Dallas scored 10 of its 15 goals with the extra man, landing six more power-play scores than Minnesota while going down in six games in the first round. One PP goal won’t win this series when the margins are this narrow just about everywhere else on the ice.
“And we saw (Necas) kind of break out in Game 4 a little bit offensively,” Bednar added. “So it took a couple games to figure that out. That timeline’s got to get shorter — learning more about your opponent … game by game, period by period, to try and break through.”
With the Avs rested and Minnesota surging, the second round also offers Necas a chance to either slay several dragons at once — if his blade’s sharp.

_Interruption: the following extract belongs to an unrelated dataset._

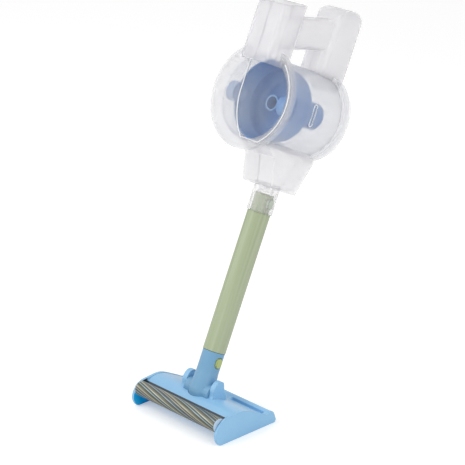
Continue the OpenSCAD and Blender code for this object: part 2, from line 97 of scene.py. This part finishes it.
print("drum axis at", [round(v, 3) for v in wand_point(0, 0, drum_height)])

# %% [markdown]
# ## Helpers for shader graphs
# Every finish is a small graph of shader nodes. The helper "put" adds a node, sets its plain values
# and wires its inputs, so that each material reads as a short list. An input can be a value or
# another node's output.

# %% Shader helpers
def wire(tree, value, socket):
    if isinstance(value, bpy.types.NodeSocket):
        tree.links.new(value, socket)
    else:
        socket.default_value = value

def put(tree, kind, inputs=None, **settings):
    node = tree.nodes.new(kind)
    for key, value in settings.items():
        setattr(node, key, value)
    for key, value in (inputs or {}).items():
        wire(tree, value, node.inputs[key])
    return node

def calculate(tree, operation, *values):
    inputs = dict(enumerate(values))
    return put(tree, "ShaderNodeMath", inputs, operation=operation).outputs[0]

def blend(tree, factor, first, second):
    # the colour sockets come after the float and vector ones, so they are picked by type
    node = put(tree, "ShaderNodeMix", data_type="RGBA")
    colour_in = [socket for socket in node.inputs if socket.type == "RGBA"]
    wire(tree, factor, node.inputs["Factor"])
    wire(tree, first, colour_in[0])
    wire(tree, second, colour_in[1])
    return [socket for socket in node.outputs if socket.type == "RGBA"][0]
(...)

The first is the whisper that Marty’s game, with its speed and grace in open space, doesn’t translate to the playoffs the way, say, Logan O’Connor, Artturi Lehkonen, Nicolas Roy and (a healthy) Nazem Kadri do.
Few skaters in the Avs locker room can be as pretty with the stick as Necas at full tilt. But this is a time of year when the ability to stab, chop, push, and shovel your way to ugly goals means even more.
Meanwhile, the man he replaced, Mikko Rantanen, has put up 15 points with the extra skater in the playoffs during that same span. Not that anyone’s counting, mind you.
Of course, a decent showing against Minnesota in the biggest series of the Cup’s second round would only toss more dirt on a grave that Mikko has been digging these last few days in Dallas.

The Wild cooked Moose’s goose before the Avs could get the chance. (eight years at $12 million per season) is now being weighed in Big D the way Jamal Murray’s and Christian Braun’s deals are being scrutinized here — and for the same reason.
In the first round, Mikko scored once, logged six helpers and put up seven points in six games with a negative-8 plus/minus. The cherry on top: The NHL fined Moose $5,000 Friday morning for a cross-check on Minnesota’s Kirill Kaprizov to take with him to Cancun.
“Yeah, I don’t really pay attention to those (comparisons to Rantanen),” Necas told me. “But obviously, people are going to make those. I’m just here to do my best. And to help this team.”
No time like the present. If pressure’s a privilege, so is a parade.